First Sunday of Advent EMM Reflection by Rushad Thomas
“And what I say to you I say to all: Keep awake.” Mark 13:37
Because Advent is a season of preparation for our celebration of the FIRST coming of the Lord Jesus Christ, it can often be lost on us that the scripture lessons we hear during the Sunday Eucharist in this season point instead to the SECOND coming of the Savior. We are admonished by the Evangelist to “keep awake,” because we do not know when the master of the house will return. St. Mark’s call to vigilance is not merely a personal, individual call to be alert to the implications of Jesus’s imminent coming. It is also a collective call to recognize that time is short, the hour is near, and we must together work urgently to build God’s kingdom on earth.

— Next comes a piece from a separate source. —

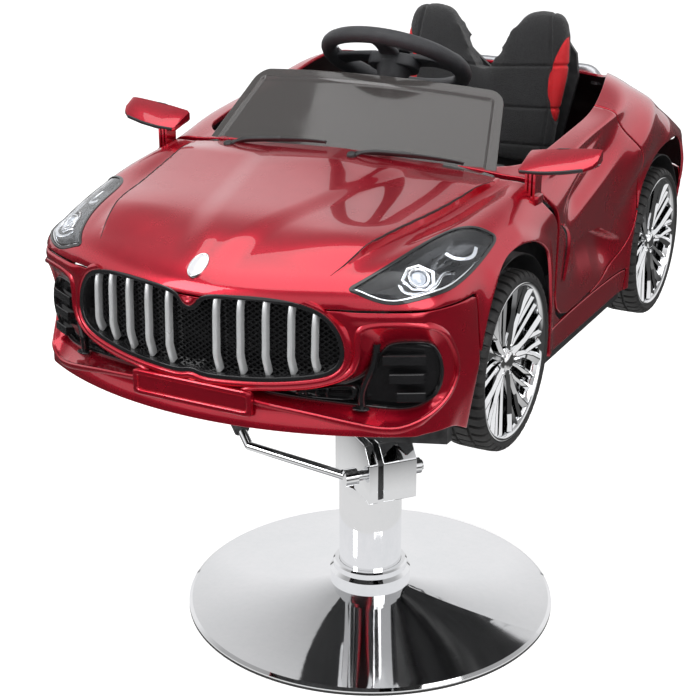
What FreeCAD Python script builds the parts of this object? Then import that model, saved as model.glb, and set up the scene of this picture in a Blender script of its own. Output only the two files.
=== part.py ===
import FreeCAD, Part
import math
import os

# A child's chair for a hair salon: a small sports car body on a foot-pumped hydraulic column.
# Millimetres. Origin: centre of the base on the floor. +Z up, the car's nose towards -Y.
V = FreeCAD.Vector
os.makedirs("parts", exist_ok=True)

# Clearances
running_fit = 0.05
stand_off = 0.3
shut_line = 3.0
door_front_gap = 7.5
overrun = 4.0

# Base disc, its ring, weight and fixings
base_radius = 282.0
base_rim_height = 9.0
base_rise = 30.0
base_skin = 3.0
base_bead = 5.0
ring_height = 4.0
ring_width = 14.0
weight_radius = 96.0
weight_thickness = 9.0
flange_radius = 58.0
flange_thickness = 8.0
base_bolt_radius = 4.0
base_bolt_head_radius = 6.5
base_bolt_head_height = 2.5
base_bolt_recess = 3.0
base_bolt_circle = 50.0
base_bolt_count = 6

# Column, pump cylinder and ram
collar_radius = 62.0
collar_height = 36.0
collar_chamfer = 5.0
collar_band = 20.0
sleeve_radius = 48.0
sleeve_wall = 3.0
sleeve_overlap = 26.0
cylinder_radius = 42.0
cylinder_bore = 30.0
cylinder_top = 188.0
cylinder_floor = 6.0
bush_height = 24.0
ram_radius = 20.0
piston_height = 14.0
piston_lift = 4.0

# Pump head: housing, lever, plunger and neck
housing_bottom = 200.0
housing_width = 76.0
housing_front = 85.0
housing_back = 52.0
housing_face_height = 63.0
housing_height = 88.0
housing_yaw = 50.0
lever_shaft_radius = 8.0
lever_shaft_offset = 58.0
lever_shaft_height = 38.0
lever_shaft_left = 30.0
lever_shaft_right = 20.0
lever_rod_radius = 7.0
lever_rod_length = 172.0
lever_rod_rise = 14.0
lever_tail_length = 78.0
lever_tail_rise = 34.0
lever_boss_radius = 13.0
lever_boss_width = 20.0
pedal_radius = 12.0
pedal_length = 46.0
rocker_width = 14.0
rocker_reach = 15.0
rocker_tip_radius = 4.0
rocker_pocket_gap = 2.0
plunger_radius = 6.0
plunger_length = 22.0
lever_nut_radius = 12.0
lever_nut_width = 12.0
neck_radius = 25.0
neck_height = 26.0
neck_flute_radius = 2.5
neck_flute_count = 18
mount_plate_size = 210.0
mount_plate_thickness = 8.0
mount_bolt_radius = 5.0
mount_bolt_head_radius = 9.0
mount_bolt_head_height = 6.0

# Chassis
pan_bottom = 448.0
pan_thickness = 5.0
pan_wall = 4.0
pan_half_width = 280.0
pan_waist_half_width = 178.0
pan_lip = 30.0
rail_width = 40.0
rail_height = 24.0
rail_wall = 2.5
rail_spacing = 150.0
well_wall_height = 190.0
well_axle_hole = 34.0

# Car body
half_width = 300.0
body_length = 1090.0
nose_y = -470.0
sill_z = 460.0
body_rise = 330.0
body_skin = 5.0
nose_corner_y = -384.0
nose_side_y = -325.0
tail_corner_y = 566.0
tail_corner_x = 235.0
tail_bow = 16.0
door_inner_x = 256.0
door_flange = 16.0
hinge_pin_radius = 3.0
hinge_low_height = 124.0
hinge_high_height = 144.0
hinge_arm_width = 8.0
hinge_arm_thickness = 5.0
hinge_crank_x = 40.0
hinge_crank_y = 12.0
hinge_end_x = 14.0
hinge_end_y = 27.0
grille_setback = 20.0
surround_wall = 3.0
grille_thickness = 4.0
grille_bar_width = 7.0
grille_bar_depth = 12.0
grille_bar_kink = 6.0
plate_half_width = 84.0
plate_height = 33.0
plate_depth = 9.0
badge_half_width = 15.0
badge_half_height = 20.0
badge_depth = 9.0
intake_depth = 46.0
intake_back = 4.0
louvre_height = 5.0
louvre_depth = 22.0
lamp_floor = 26.0
glass_thickness = 4.0
wiper_width = 7.0
wiper_height = 20.0
dash_depth = 92.0
dash_height = 92.0
dash_wall = 6.0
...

When the Savior returns, what kind of world will greet him? Will he return to a world in which we, his body, have lived together into the vision of God’s loving liberating, and life-giving Gospel? There are many ways in which the Christian community does this, every day: every family that’s fed by a parish soup kitchen, every underprivileged child educated by our schools, every lonely senior who enjoys the company of a Eucharistic visitor. Christians around the world go above and beyond the call of Christ to spread his transformative love to their fellow man.
But there are so many ways in which Christians fall short of the Gospel’s call. No society transformed by the Gospel of Jesus Christ would allow immigrant children at the border to be ripped from the arms of their parents. No “Christ-haunted culture,” to borrow a phrase from Flannery O’Connor, would deport people brought to the United States as children through no fault of their own back to an alien land. No nation whose God is the Lord would turn its back on vulnerable refugees and asylum seekers fleeing persecution and conflict.
Indeed, He is coming quickly. When he does, will he find a nation and a world prepared to receive him? Let us continue, in this new church year, to beg the Lord for the grace and strength to show his radical love to our immigrant brothers and sisters, so that when he comes again, we can say to him: Yes, Lord, we were awake. May we live forever in the awareness of your love.